One of those words was tązhii, and is probably the most appropriate to start off this week. It refers to the turkey.

Back in April, there was also a word referring to beef (béégashii bitsį’). The latter part of the phrase can be used in conjunction with turkey to form tązhii bitsį’, which describes turkey meat.

If you’re wondering what to call the cartilage that comes with cooking poultry/fowl (like chicken), it’s your lucky day! It’s referred to as ooshgę́ę́zh, which you’ll also find in our April archives.

Dííjí éí i'ii'nííł. Ada'diiyohnił.

Today is election day, go vote.

dee jih ay ih ee knee-lth. ud dah dee yoh nih-lth

This literally means: Today is election day. Go cast your ballot (3 or more)!




The Navajo word dééh refers to tea, or Navajo (or Hopi) tea, in English.

The tea plant is abundant wherever there is a good source of water, which commonly includes the runoff areas from roads during monsoon season.

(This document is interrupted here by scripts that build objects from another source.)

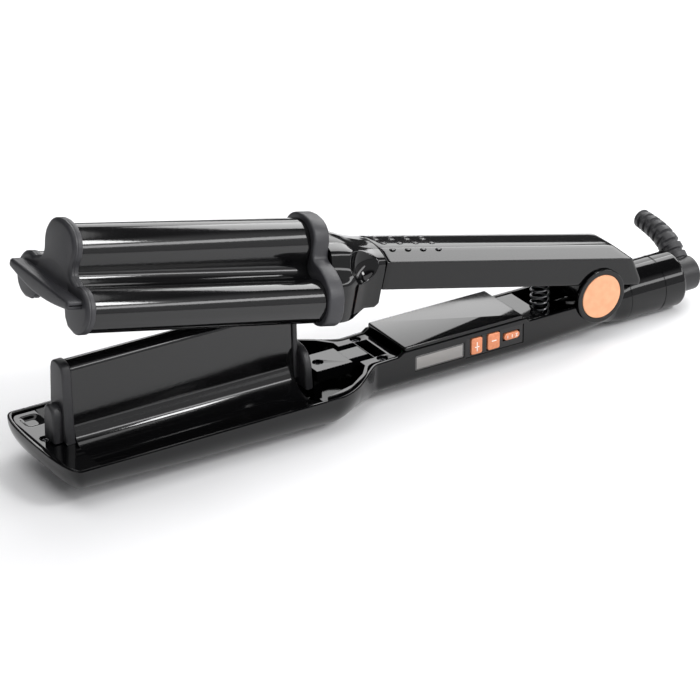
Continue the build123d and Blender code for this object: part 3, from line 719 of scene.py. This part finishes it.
# ================================================================ opening spring
# Hard-drawn steel wire wound into a compression spring that stands between the grips.
def ground_steel():
    """Bright metal with faint stains in its polish."""
    material, tree, shader = new_material("spring_steel_hard_drawn")
    stain = spread(tree, grain(tree, 300.0, 3.0), (0.2, 0.4))
    tree.links.new(stain, shader.inputs["Roughness"])
    shader.inputs["Base Color"].default_value = linear("#8A8A8C")
    shader.inputs["Metallic"].default_value = 1.0
    return material


def tube(path, radius, around=16):
    """Rings of points round a path. The radius is one number, one per ring or one per point."""
    path = np.array(path, float)
    tangent = np.gradient(path, axis=0)
    tangent /= np.linalg.norm(tangent, axis=1)[:, None]
    up = np.array([1.0, 0.0, 0.0]) if abs(tangent[:, 0]).max() < 0.9 else np.array([0.0, 0.0, 1.0])
    side = np.cross(tangent, up)
    side /= np.linalg.norm(side, axis=1)[:, None]
    over = np.cross(side, tangent)
    angle = np.linspace(0, 2 * np.pi, around, endpoint=False)
    radius = np.array(radius, float)
    radius = np.broadcast_to(radius if radius.ndim == 2 else radius.reshape(-1, 1), (len(path), around))
    ring = np.cos(angle)[None, :, None] * side[:, None] + np.sin(angle)[None, :, None] * over[:, None]
    return path[:, None] + ring * radius[..., None]


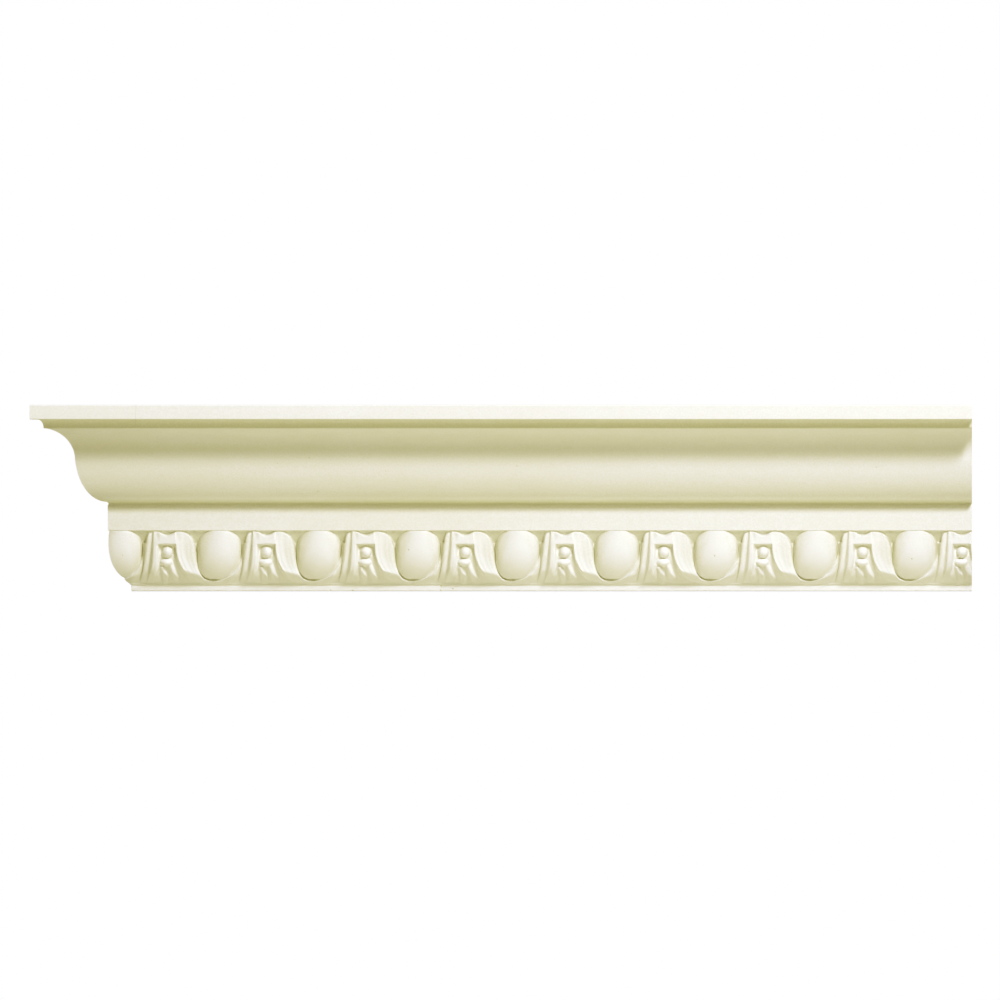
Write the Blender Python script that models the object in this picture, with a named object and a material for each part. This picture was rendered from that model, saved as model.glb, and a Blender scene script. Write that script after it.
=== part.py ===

The tea plant has wiry stalks and stems, and small yellow flowers at the tops. It grows about knee height and lower.

These plants are collected and bundled to a size about as thick as a broom handle, and about as tall as a soda can. Boil these bundles in water and you have Navajo tea.

Another word for tea is ch’il ahwééh, which is like saying “plant coffee.”